Ryan, 30, was between three- and four-years old when Mike began taking him to the course, handing him a cut-down Chi Chi Rodriguez 4-iron. From an early age, he had a natural feel for opening up a club face to hit flop shots, or closing the face to hit low, Lee Trevino-like runners.
Adults would gather to watch Ryan hit these shots; he had his first gallery practically before he had his first bicycle.
“Did you teach him that?” golfers would ask Mike after seeing Ryan flop a shot, Mickelson-like, landing it on the green as soft as summer rain. The answer was no.
“He just understood how to do it,” Mike said.
Matt Stanley enrolled Kyle in the junior golf program at Glendale Country Club. It was obvious early that Kyle had a game.

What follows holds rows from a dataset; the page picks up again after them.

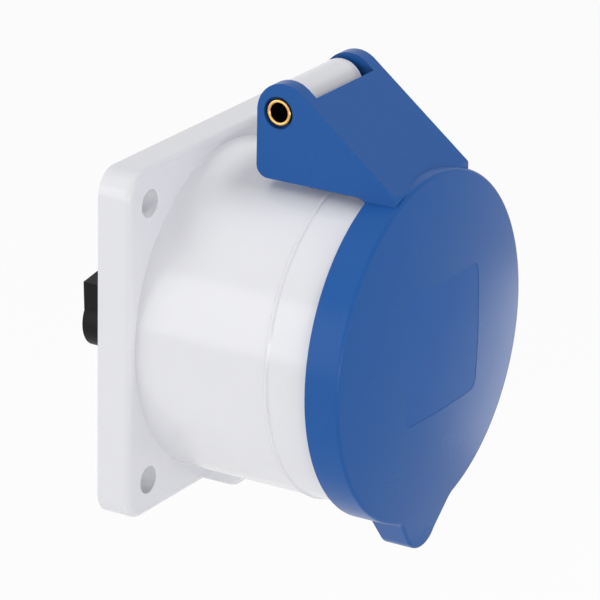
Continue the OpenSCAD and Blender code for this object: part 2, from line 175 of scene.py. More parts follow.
def place(point: Vector, plane: Plane, third: float = 0.0) -> Vector:
    """The place in the object's own frame of a point of an outline.

    Args:
        point: the two numbers of the outline, in millimetres.
        plane: how they are read.
        third: the number that the outline leaves out, in millimetres.

    Returns:
        The place, in metres.
    """
    if plane is Plane.FRONT:
        return Vector((point.x, -third, point.y)) * MM
    if plane is Plane.SIDE:
        return Vector((third, -point.x, point.y)) * MM
    return Vector((point.x, -point.y, 0.0)) * MM


# --- Bench: the operators that shape a mesh ----------------------------------------------


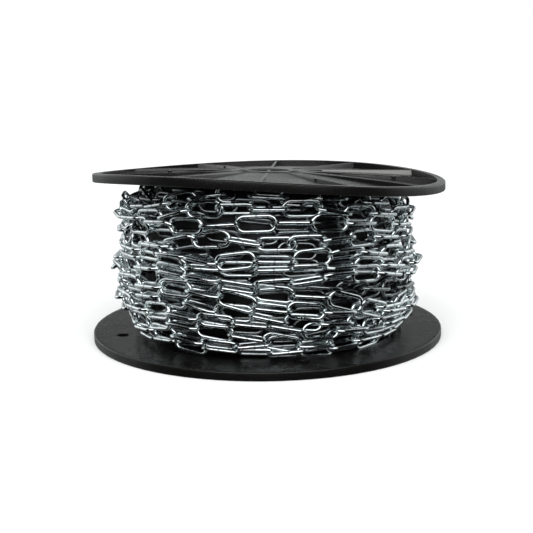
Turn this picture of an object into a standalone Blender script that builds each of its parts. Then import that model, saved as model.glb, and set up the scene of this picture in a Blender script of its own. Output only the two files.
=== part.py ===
"""Reel of 3 mm zinc-plated long-link chain on a black moulded plastic spool.

Metres, +Z up. The origin is the centre of the bottom flange's underside, on the floor.
-Y is the front. The reel stands on its bottom flange. The top flange is the same moulding
turned over, warped and tilted down at the back by the chain that is packed under it.
"""
import math

import bmesh
import bpy
from mathutils import Vector

# Flange moulding, measured from the face that the chain touches
FLANGE_RADIUS = 0.140
RIM_HEIGHT = 0.007
RIM_INNER_RADIUS = 0.1335
RIM_ROUNDING = 0.001
PLATE_THICKNESS_AT_RIM = 0.0024
RIB_COUNT = 12
RIB_HEIGHT = 0.0066
RIB_THICKNESS = 0.0018
RIB_SINK = 0.001
PAD_RADIUS = 0.002
PAD_PLACES = ((1, 0.038), (3, 0.079), (5, 0.079), (9, 0.079), (11, 0.099))
HUB_RADIUS = 0.027
BORE_RADIUS = 0.017
WEB_BAR_WIDTH = 0.005
WEB_RIB_WIDTH = 0.002
POCKET_INNER_RADIUS = 0.0195
POCKET_OUTER_RADIUS = 0.0245
POCKET_SPAN = (math.radians(-44.0), math.radians(-4.0))
TIE_HOLE_RADIUS = 0.005
TIE_HOLE_CIRCLE = 0.118
TIE_HOLE_COUNT = 4
TIE_HOLE_FROM_RIB = math.radians(-9.5)
CUT_OVERLAP = 0.002

# Facets: steps of a full turn, sides of a hole, and rings that let the faces bend
TURN_STEPS = 72
HOLE_SIDES = 12
OUTER_FACE_RINGS = (0.040, 0.070, 0.100)
INNER_FACE_RINGS = (0.110, 0.080, 0.050)
HARD_EDGE_ANGLE = math.radians(35.0)

# Turn of each moulding about the reel's axis
BOTTOM_FLANGE_TURN = math.radians(-3.6)
TOP_FLANGE_TURN = math.radians(27.0)

# Warp of the top flange
CLEAR_WIDTH = 0.1167
TOP_SHIFT = Vector((0.0029, 0.0033))
TOP_DROP_RIGHT = 0.0044
TOP_DROP_BACK = 0.0129
SADDLE_RISE = 0.0036
SADDLE_ANGLE = math.radians(65.0)
BOW_RISE = 0.0025

# Drum that joins the flanges
DRUM_RADIUS = 0.031
DRUM_WALL = 0.003
SEAT_GAP = 0.0005

# Chain: welded long links, 3 mm wire, 26 mm pitch, 14.5 mm wide
LINK_WIDTH = 0.0145
WIRE_DIAMETER = 0.003
ROW_COUNT = 11
LINKS_PER_TURN = 26
PACK_END_RADIUS = 0.100
PACK_MID_RADIUS = 0.115
PACK_BULGE_POWER = 3
LAYER_THICKNESS = 0.014
LAYER_GAP = 0.001
CORE_SHARES = (1.0, 0.85, 0.7, 0.3, 0.15, 0.0)
END_MARGIN = 0.008
VALLEY_DEPTH = 0.006
WINDOW_DEPTH = 0.0075
FLAT_LINK_HALF_ROW = 0.50
WINDOW_HALF_ROW = 0.25
EDGE_LINK_HALF_ROW = 0.16
EDGE_LINK_FLAT_HALF_ROW = 0.08
LINK_ENDS = (0.06, 0.94)
WINDOW_ENDS = (0.18, 0.82)
BOTTOM_CHAIN_GAP = 0.0005
TOP_CHAIN_GAP_BACK = 0.0015
TOP_CHAIN_GAP_FRONT = 0.002
ROW_WAVE = 0.0012
ROW_WAVE_SHIFT = 0.6

PLASTIC_COLOUR = (0.022, 0.022, 0.024, 1.0)
PLASTIC_ROUGHNESS = 0.42
ZINC_COLOUR = (0.62, 0.64, 0.66, 1.0)
ZINC_ROUGHNESS = 0.25


def clear_scene():
    for thing in list(bpy.data.objects):
        bpy.data.objects.remove(thing, do_unlink=True)


def make_collection(name):
    collection = bpy.data.collections.new(name)
    bpy.context.scene.collection.children.link(collection)
    return collection


def make_material(name, colour, roughness, metallic):
    material = bpy.data.materials.new(name)
    material.use_nodes = True
    shader = material.node_tree.nodes["Principled BSDF"]
    shader.inputs["Base Color"].default_value = colour
    shader.inputs["Roughness"].default_value = roughness
    shader.inputs["Metallic"].default_value = metallic
    material.diffuse_color = colour
    return material


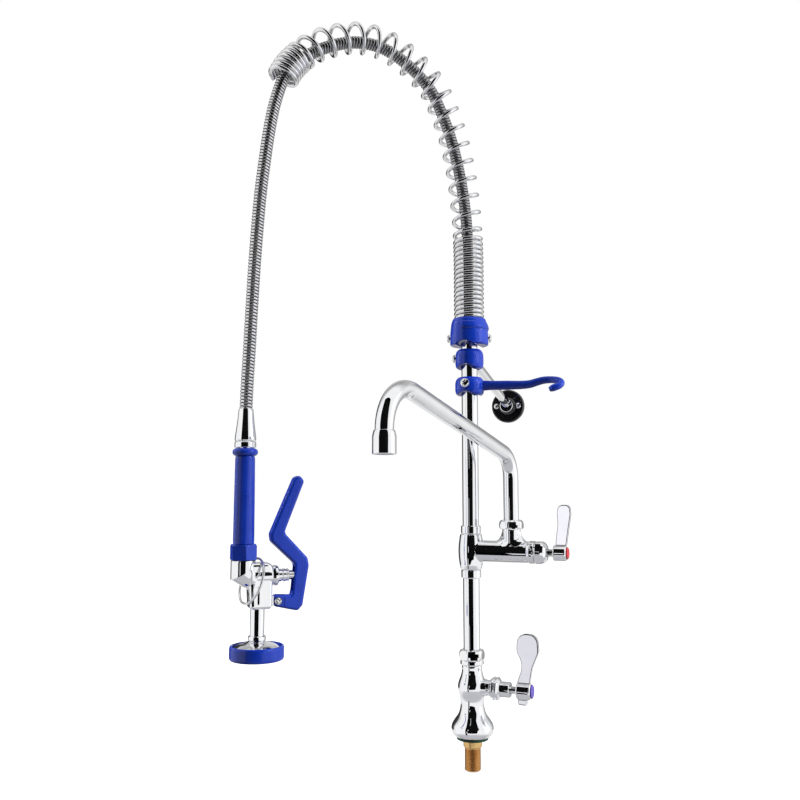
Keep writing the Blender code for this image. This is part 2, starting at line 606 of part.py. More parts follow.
def spring_retainer():
    profile = [(SOCKET_R, 501.0), (23.6, 501.0), (25.2, 502.6), (25.5, 508.0), (25.2, 520.0), (24.4, 523.0),
               (24.9, 527.0), (24.4, 533.0), (23.2, 538.0), (22.0, 541.0), (21.2, RETAINER_TOP),
               (20.6, RETAINER_TOP), (20.6, 524.0), (13.4, 524.0), (13.4, 506.3), (SOCKET_R, 506.3)]
    obj = piece("spring_retainer", turned(profile, 18), BLUE)
    cut(obj, arch(RETAINER_BOTTOM, 4.4))
    for axis in ("+X", "-X"):
        cut(obj, swung(rod(2.7, 11.0, 30.0, axis, (0, 0, 511.0), 12), SCREW_SWING))
    clamp_screw("retainer_screw_right", "+X", 511.0, 13.0, 26.4, 5.7, SCREW_SWING)
    clamp_screw("retainer_screw_left", "-X", 511.0, 13.0, 26.4, 5.7, SCREW_SWING)
    adapter = [(5.2, 494.0), (8.0, 494.0), (8.0, RISER_TOP + GAP), (12.6, RISER_TOP + GAP), (12.6, 521.0),
               (10.6, 523.0), (9.4, 524.0), (9.4, 544.0), (8.6, 545.0), (5.2, 545.0)]
    piece("hose_adapter", turned(adapter), STEEL)


# --------------------------------------------------------------------------- gooseneck

SPRING_AXIS = [in_plane(*point) for point in (
    (0, SPRING_START), (0, 570), (0, 614), (0.8, 647), (3.4, 685), (10.6, 738), (23.2, 789), (43.6, 837),
    (59.5, 858), (80, 874.5), (101.5, 887.5), (123.6, 895.5), (145, 897.5), (167, 895), (189, 887.2),
    (209.5, 877), (225, 865.6), (236, 855), (248, 840.5), (257, 824))]

HOSE_ROUTE = [in_plane(*point) for point in (
    (0, 545.3), (0, 590), (1.2, 640), (4.4, 685), (13.0, 737), (27.0, 788), (47.4, 833.5), (62.5, 853.5),
    (82, 870), (103, 882.5), (124, 890.3), (145, 892.2), (167, 889.2), (189, 881.2), (209.5, 870.6),
    (225, 859.6), (236, 849), (246.5, 838), (SWAY_U, SWAY_Z), (258.6, 817), (267.6, 784), (273.6, 748),
    (278.4, 709), (282.4, 671), (285.6, 626), (288.2, 580), (290.4, 530), (292.4, 478), (294.2, 437),
    (GRIP_U, 407.9))]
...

“You saw that something neat was going on,” Matt said.
Jeff Gove, 41, received his first clubs when he was four years old. He would play holes No. 7, 8 and 9 at Inglewood, starting 150 yards from the green.
“I fell in love with the game. I was lucky to grow up in a golfing family,” he said. “I watched my dad follow his brother Mike on tour. I think that intrigued my mind.”
There’s that love connection again, love that is often passed down through generations. From fathers who first put a club in their child’s hands, motivated them to improve during those long, lonely hours on the range, and taught them to accept the abuse that the game throws at them, and to come back for more.